=== EXERCISE ===
Return the whole listing exactly as it stands.

=== AVAILABLE DATA ===
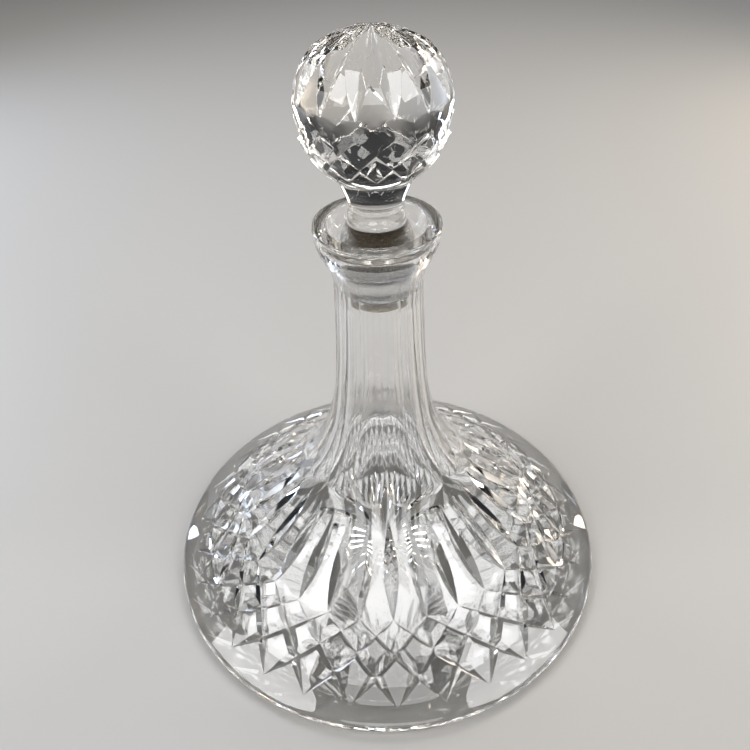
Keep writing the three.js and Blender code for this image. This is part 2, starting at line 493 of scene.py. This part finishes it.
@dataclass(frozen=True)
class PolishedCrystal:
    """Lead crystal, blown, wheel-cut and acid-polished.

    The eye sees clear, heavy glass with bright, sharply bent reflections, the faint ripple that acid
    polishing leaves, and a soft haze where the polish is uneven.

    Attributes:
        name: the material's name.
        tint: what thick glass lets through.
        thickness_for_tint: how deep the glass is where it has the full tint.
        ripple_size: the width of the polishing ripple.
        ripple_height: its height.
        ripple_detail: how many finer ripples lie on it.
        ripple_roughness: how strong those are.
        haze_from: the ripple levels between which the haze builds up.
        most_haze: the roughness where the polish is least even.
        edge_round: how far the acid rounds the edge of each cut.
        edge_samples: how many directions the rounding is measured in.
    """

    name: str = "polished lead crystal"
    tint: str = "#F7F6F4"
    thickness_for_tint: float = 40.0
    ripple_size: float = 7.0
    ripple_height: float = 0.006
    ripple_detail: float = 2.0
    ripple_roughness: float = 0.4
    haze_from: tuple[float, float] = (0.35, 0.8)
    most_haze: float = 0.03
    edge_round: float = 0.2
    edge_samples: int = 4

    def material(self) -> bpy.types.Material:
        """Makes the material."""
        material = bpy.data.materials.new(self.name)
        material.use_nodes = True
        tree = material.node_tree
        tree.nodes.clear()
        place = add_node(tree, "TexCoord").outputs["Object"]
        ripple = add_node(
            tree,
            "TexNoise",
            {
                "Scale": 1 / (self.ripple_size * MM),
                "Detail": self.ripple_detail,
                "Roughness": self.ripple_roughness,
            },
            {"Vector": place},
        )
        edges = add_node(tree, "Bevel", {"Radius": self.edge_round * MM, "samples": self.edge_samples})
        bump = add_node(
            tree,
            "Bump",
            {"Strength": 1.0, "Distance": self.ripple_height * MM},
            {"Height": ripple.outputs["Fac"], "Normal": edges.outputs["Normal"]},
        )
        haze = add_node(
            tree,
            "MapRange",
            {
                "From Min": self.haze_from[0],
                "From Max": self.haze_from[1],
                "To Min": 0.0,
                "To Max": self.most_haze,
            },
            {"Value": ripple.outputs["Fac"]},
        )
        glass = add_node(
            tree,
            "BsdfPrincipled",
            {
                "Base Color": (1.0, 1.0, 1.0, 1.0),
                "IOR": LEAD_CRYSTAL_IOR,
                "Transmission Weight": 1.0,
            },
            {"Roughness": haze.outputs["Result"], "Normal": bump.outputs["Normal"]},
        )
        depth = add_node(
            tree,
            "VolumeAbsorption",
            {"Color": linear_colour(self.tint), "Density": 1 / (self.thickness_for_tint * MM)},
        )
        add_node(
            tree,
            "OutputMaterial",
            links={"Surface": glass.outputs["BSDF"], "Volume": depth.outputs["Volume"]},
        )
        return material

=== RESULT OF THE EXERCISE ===
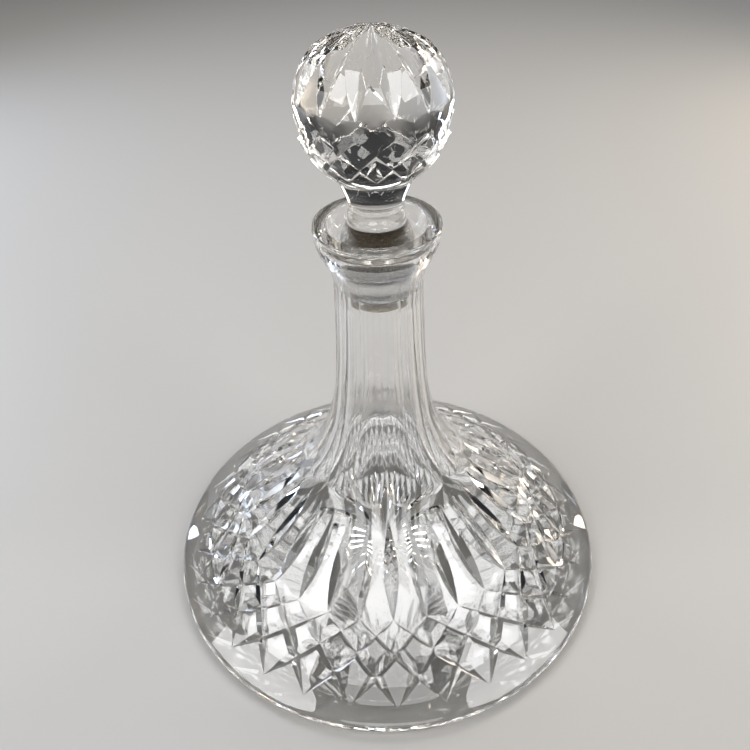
Keep writing the three.js and Blender code for this image. This is part 2, starting at line 493 of scene.py. This part finishes it.
@dataclass(frozen=True)
class PolishedCrystal:
    """Lead crystal, blown, wheel-cut and acid-polished.

    The eye sees clear, heavy glass with bright, sharply bent reflections, the faint ripple that acid
    polishing leaves, and a soft haze where the polish is uneven.

    Attributes:
        name: the material's name.
        tint: what thick glass lets through.
        thickness_for_tint: how deep the glass is where it has the full tint.
        ripple_size: the width of the polishing ripple.
        ripple_height: its height.
        ripple_detail: how many finer ripples lie on it.
        ripple_roughness: how strong those are.
        haze_from: the ripple levels between which the haze builds up.
        most_haze: the roughness where the polish is least even.
        edge_round: how far the acid rounds the edge of each cut.
        edge_samples: how many directions the rounding is measured in.
    """

    name: str = "polished lead crystal"
    tint: str = "#F7F6F4"
    thickness_for_tint: float = 40.0
    ripple_size: float = 7.0
    ripple_height: float = 0.006
    ripple_detail: float = 2.0
    ripple_roughness: float = 0.4
    haze_from: tuple[float, float] = (0.35, 0.8)
    most_haze: float = 0.03
    edge_round: float = 0.2
    edge_samples: int = 4

    def material(self) -> bpy.types.Material:
        """Makes the material."""
        material = bpy.data.materials.new(self.name)
        material.use_nodes = True
        tree = material.node_tree
        tree.nodes.clear()
        place = add_node(tree, "TexCoord").outputs["Object"]
        ripple = add_node(
            tree,
            "TexNoise",
            {
                "Scale": 1 / (self.ripple_size * MM),
                "Detail": self.ripple_detail,
                "Roughness": self.ripple_roughness,
            },
            {"Vector": place},
        )
        edges = add_node(tree, "Bevel", {"Radius": self.edge_round * MM, "samples": self.edge_samples})
        bump = add_node(
            tree,
            "Bump",
            {"Strength": 1.0, "Distance": self.ripple_height * MM},
            {"Height": ripple.outputs["Fac"], "Normal": edges.outputs["Normal"]},
        )
        haze = add_node(
            tree,
            "MapRange",
            {
                "From Min": self.haze_from[0],
                "From Max": self.haze_from[1],
                "To Min": 0.0,
                "To Max": self.most_haze,
            },
            {"Value": ripple.outputs["Fac"]},
        )
        glass = add_node(
            tree,
            "BsdfPrincipled",
            {
                "Base Color": (1.0, 1.0, 1.0, 1.0),
                "IOR": LEAD_CRYSTAL_IOR,
                "Transmission Weight": 1.0,
            },
            {"Roughness": haze.outputs["Result"], "Normal": bump.outputs["Normal"]},
        )
        depth = add_node(
            tree,
            "VolumeAbsorption",
            {"Color": linear_colour(self.tint), "Density": 1 / (self.thickness_for_tint * MM)},
        )
        add_node(
            tree,
            "OutputMaterial",
            links={"Surface": glass.outputs["BSDF"], "Volume": depth.outputs["Volume"]},
        )
        return material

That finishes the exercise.